__Data block__:
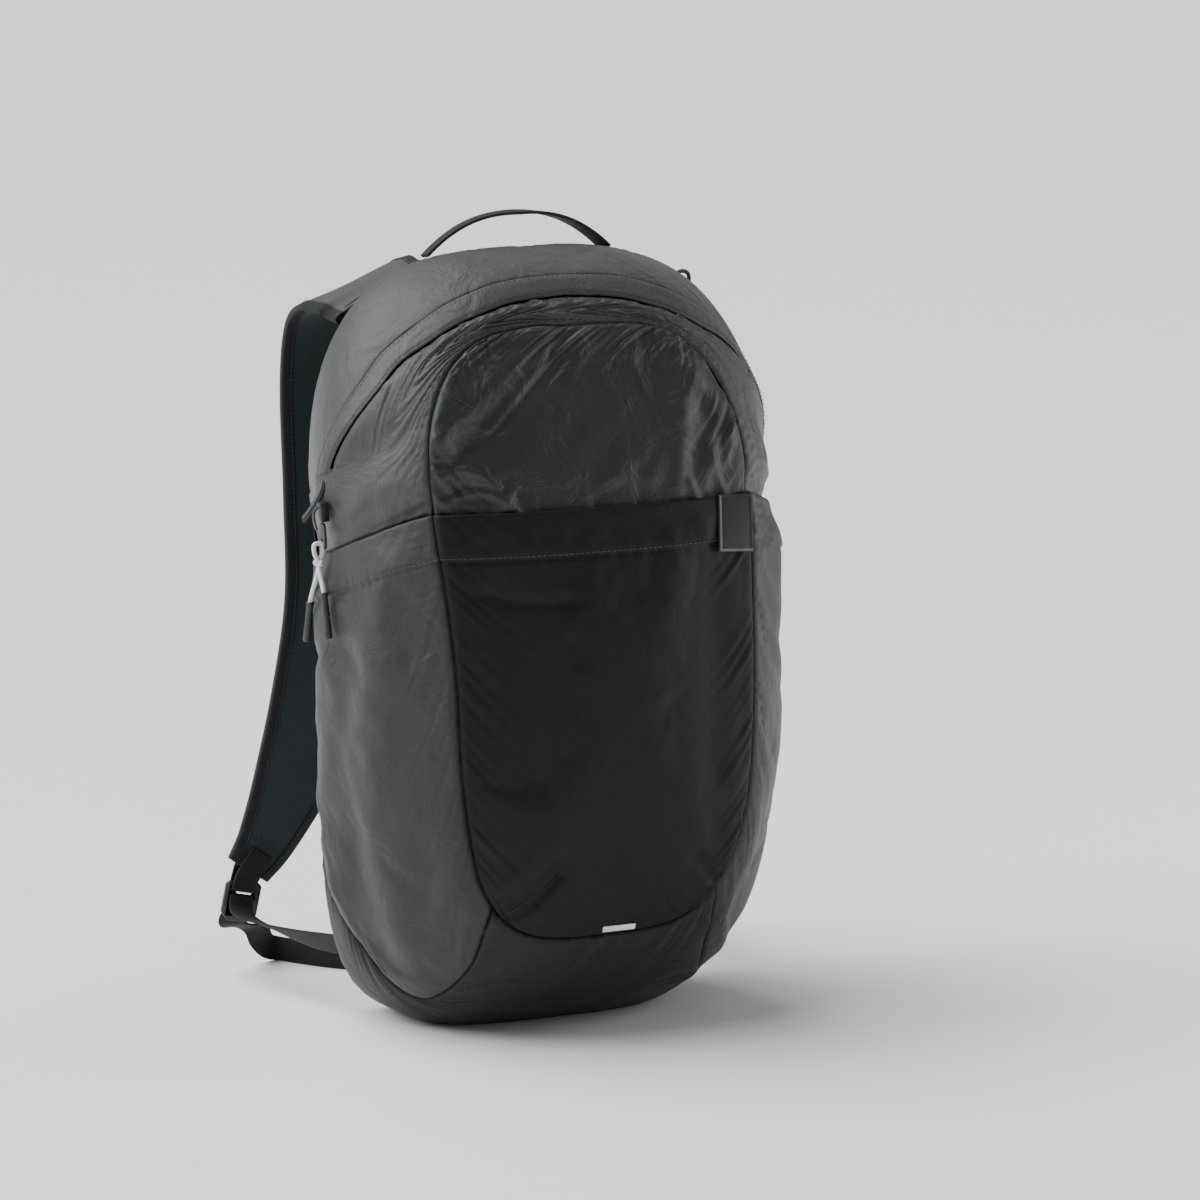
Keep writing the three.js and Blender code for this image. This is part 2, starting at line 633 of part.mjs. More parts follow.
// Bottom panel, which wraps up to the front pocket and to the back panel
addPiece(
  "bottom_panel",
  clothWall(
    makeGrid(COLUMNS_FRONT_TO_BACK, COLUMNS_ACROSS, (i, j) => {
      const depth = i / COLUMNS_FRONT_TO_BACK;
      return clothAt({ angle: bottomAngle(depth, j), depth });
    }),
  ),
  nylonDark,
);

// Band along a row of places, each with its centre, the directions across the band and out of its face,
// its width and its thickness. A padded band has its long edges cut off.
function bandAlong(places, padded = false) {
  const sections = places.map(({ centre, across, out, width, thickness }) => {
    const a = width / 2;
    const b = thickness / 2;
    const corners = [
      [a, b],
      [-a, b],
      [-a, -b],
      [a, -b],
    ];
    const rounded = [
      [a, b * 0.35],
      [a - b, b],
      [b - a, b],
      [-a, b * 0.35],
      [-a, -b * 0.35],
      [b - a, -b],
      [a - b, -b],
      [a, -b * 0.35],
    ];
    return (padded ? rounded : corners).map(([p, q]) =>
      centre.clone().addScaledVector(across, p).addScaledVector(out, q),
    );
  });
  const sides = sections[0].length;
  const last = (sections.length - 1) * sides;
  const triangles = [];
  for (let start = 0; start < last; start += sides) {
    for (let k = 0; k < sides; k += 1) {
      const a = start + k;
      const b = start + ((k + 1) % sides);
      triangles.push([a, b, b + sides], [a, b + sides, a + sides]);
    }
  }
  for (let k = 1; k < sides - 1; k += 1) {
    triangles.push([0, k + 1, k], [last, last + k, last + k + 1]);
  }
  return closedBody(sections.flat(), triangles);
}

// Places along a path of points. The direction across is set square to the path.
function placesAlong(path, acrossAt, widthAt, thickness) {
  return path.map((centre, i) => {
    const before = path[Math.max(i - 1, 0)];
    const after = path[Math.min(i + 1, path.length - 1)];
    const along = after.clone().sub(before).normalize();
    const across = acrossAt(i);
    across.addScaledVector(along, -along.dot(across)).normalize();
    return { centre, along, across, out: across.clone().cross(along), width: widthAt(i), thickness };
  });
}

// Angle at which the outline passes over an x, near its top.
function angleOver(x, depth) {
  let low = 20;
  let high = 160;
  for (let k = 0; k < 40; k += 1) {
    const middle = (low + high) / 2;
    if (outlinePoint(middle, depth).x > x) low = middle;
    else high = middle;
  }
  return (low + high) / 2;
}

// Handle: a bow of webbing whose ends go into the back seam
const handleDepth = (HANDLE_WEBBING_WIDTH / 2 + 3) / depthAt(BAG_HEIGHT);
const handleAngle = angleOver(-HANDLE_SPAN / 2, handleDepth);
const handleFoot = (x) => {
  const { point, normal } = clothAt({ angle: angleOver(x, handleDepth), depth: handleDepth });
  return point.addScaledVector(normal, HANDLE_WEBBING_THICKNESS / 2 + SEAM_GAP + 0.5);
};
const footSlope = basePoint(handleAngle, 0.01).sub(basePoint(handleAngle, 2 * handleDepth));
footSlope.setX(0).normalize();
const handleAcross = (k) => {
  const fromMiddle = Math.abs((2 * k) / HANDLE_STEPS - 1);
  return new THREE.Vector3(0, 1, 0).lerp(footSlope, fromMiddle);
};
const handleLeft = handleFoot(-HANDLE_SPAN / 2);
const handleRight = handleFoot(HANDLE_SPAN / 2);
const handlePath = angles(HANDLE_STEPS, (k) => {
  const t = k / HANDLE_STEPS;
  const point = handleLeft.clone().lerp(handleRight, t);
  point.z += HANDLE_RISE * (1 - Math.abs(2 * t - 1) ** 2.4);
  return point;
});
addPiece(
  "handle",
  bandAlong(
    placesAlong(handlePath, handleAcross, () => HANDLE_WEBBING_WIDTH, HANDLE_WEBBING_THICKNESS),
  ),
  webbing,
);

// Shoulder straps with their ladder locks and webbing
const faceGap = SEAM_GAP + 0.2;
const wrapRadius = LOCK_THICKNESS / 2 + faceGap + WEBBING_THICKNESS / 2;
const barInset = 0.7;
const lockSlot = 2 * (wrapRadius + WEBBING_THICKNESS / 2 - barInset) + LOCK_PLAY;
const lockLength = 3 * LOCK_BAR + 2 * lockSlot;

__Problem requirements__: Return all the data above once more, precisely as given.

__Exercise answer__:
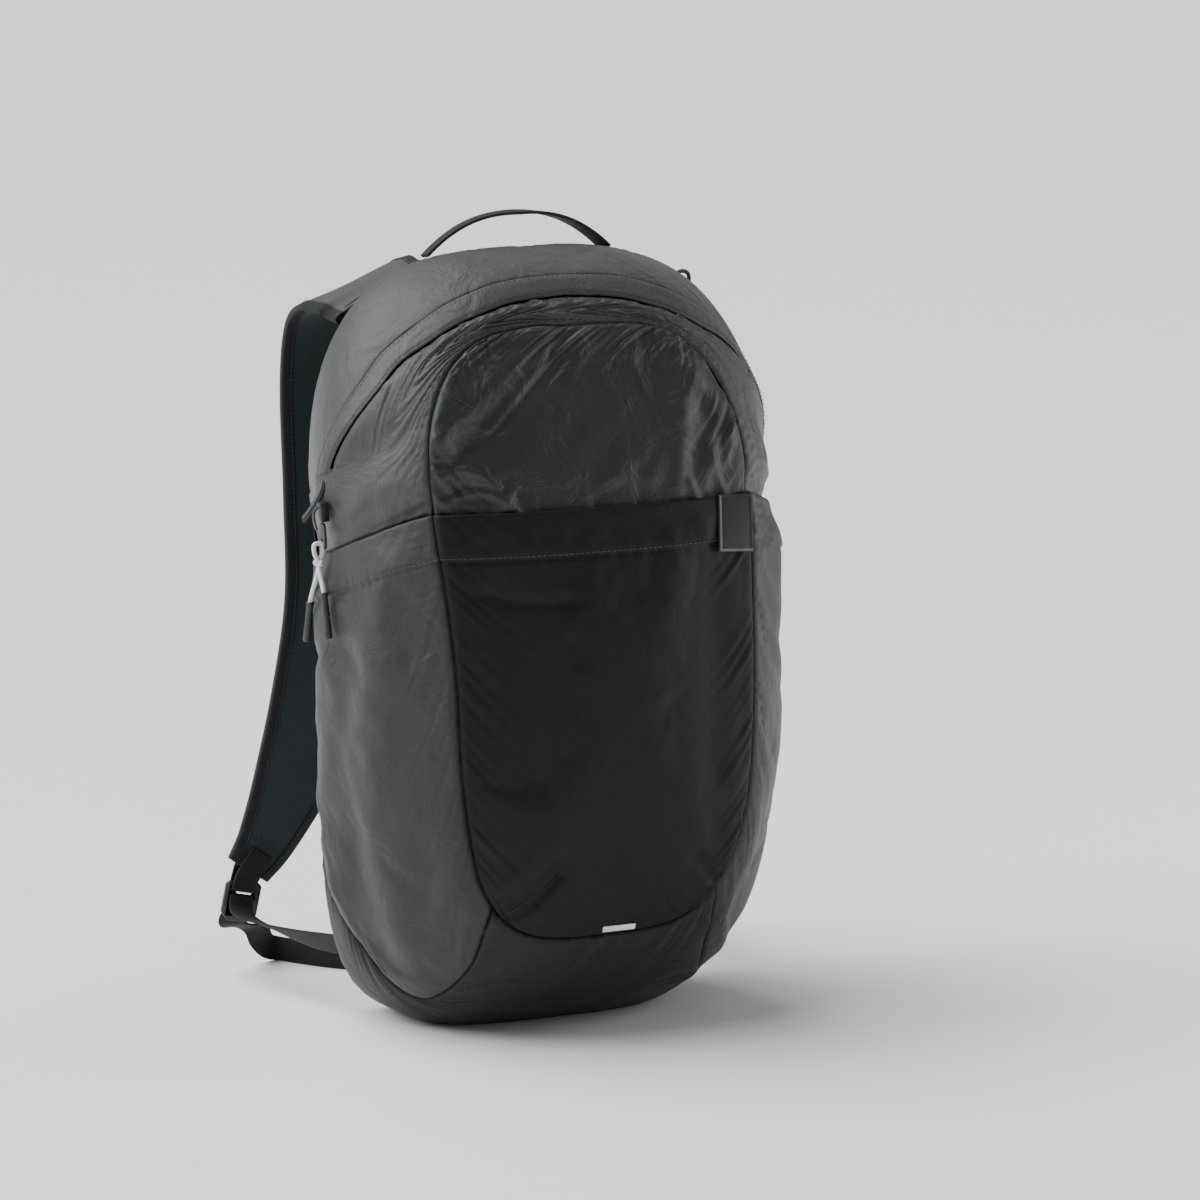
Keep writing the three.js and Blender code for this image. This is part 2, starting at line 633 of part.mjs. More parts follow.
// Bottom panel, which wraps up to the front pocket and to the back panel
addPiece(
  "bottom_panel",
  clothWall(
    makeGrid(COLUMNS_FRONT_TO_BACK, COLUMNS_ACROSS, (i, j) => {
      const depth = i / COLUMNS_FRONT_TO_BACK;
      return clothAt({ angle: bottomAngle(depth, j), depth });
    }),
  ),
  nylonDark,
);

// Band along a row of places, each with its centre, the directions across the band and out of its face,
// its width and its thickness. A padded band has its long edges cut off.
function bandAlong(places, padded = false) {
  const sections = places.map(({ centre, across, out, width, thickness }) => {
    const a = width / 2;
    const b = thickness / 2;
    const corners = [
      [a, b],
      [-a, b],
      [-a, -b],
      [a, -b],
    ];
    const rounded = [
      [a, b * 0.35],
      [a - b, b],
      [b - a, b],
      [-a, b * 0.35],
      [-a, -b * 0.35],
      [b - a, -b],
      [a - b, -b],
      [a, -b * 0.35],
    ];
    return (padded ? rounded : corners).map(([p, q]) =>
      centre.clone().addScaledVector(across, p).addScaledVector(out, q),
    );
  });
  const sides = sections[0].length;
  const last = (sections.length - 1) * sides;
  const triangles = [];
  for (let start = 0; start < last; start += sides) {
    for (let k = 0; k < sides; k += 1) {
      const a = start + k;
      const b = start + ((k + 1) % sides);
      triangles.push([a, b, b + sides], [a, b + sides, a + sides]);
    }
  }
  for (let k = 1; k < sides - 1; k += 1) {
    triangles.push([0, k + 1, k], [last, last + k, last + k + 1]);
  }
  return closedBody(sections.flat(), triangles);
}

// Places along a path of points. The direction across is set square to the path.
function placesAlong(path, acrossAt, widthAt, thickness) {
  return path.map((centre, i) => {
    const before = path[Math.max(i - 1, 0)];
    const after = path[Math.min(i + 1, path.length - 1)];
    const along = after.clone().sub(before).normalize();
    const across = acrossAt(i);
    across.addScaledVector(along, -along.dot(across)).normalize();
    return { centre, along, across, out: across.clone().cross(along), width: widthAt(i), thickness };
  });
}

// Angle at which the outline passes over an x, near its top.
function angleOver(x, depth) {
  let low = 20;
  let high = 160;
  for (let k = 0; k < 40; k += 1) {
    const middle = (low + high) / 2;
    if (outlinePoint(middle, depth).x > x) low = middle;
    else high = middle;
  }
  return (low + high) / 2;
}

// Handle: a bow of webbing whose ends go into the back seam
const handleDepth = (HANDLE_WEBBING_WIDTH / 2 + 3) / depthAt(BAG_HEIGHT);
const handleAngle = angleOver(-HANDLE_SPAN / 2, handleDepth);
const handleFoot = (x) => {
  const { point, normal } = clothAt({ angle: angleOver(x, handleDepth), depth: handleDepth });
  return point.addScaledVector(normal, HANDLE_WEBBING_THICKNESS / 2 + SEAM_GAP + 0.5);
};
const footSlope = basePoint(handleAngle, 0.01).sub(basePoint(handleAngle, 2 * handleDepth));
footSlope.setX(0).normalize();
const handleAcross = (k) => {
  const fromMiddle = Math.abs((2 * k) / HANDLE_STEPS - 1);
  return new THREE.Vector3(0, 1, 0).lerp(footSlope, fromMiddle);
};
const handleLeft = handleFoot(-HANDLE_SPAN / 2);
const handleRight = handleFoot(HANDLE_SPAN / 2);
const handlePath = angles(HANDLE_STEPS, (k) => {
  const t = k / HANDLE_STEPS;
  const point = handleLeft.clone().lerp(handleRight, t);
  point.z += HANDLE_RISE * (1 - Math.abs(2 * t - 1) ** 2.4);
  return point;
});
addPiece(
  "handle",
  bandAlong(
    placesAlong(handlePath, handleAcross, () => HANDLE_WEBBING_WIDTH, HANDLE_WEBBING_THICKNESS),
  ),
  webbing,
);

// Shoulder straps with their ladder locks and webbing
const faceGap = SEAM_GAP + 0.2;
const wrapRadius = LOCK_THICKNESS / 2 + faceGap + WEBBING_THICKNESS / 2;
const barInset = 0.7;
const lockSlot = 2 * (wrapRadius + WEBBING_THICKNESS / 2 - barInset) + LOCK_PLAY;
const lockLength = 3 * LOCK_BAR + 2 * lockSlot;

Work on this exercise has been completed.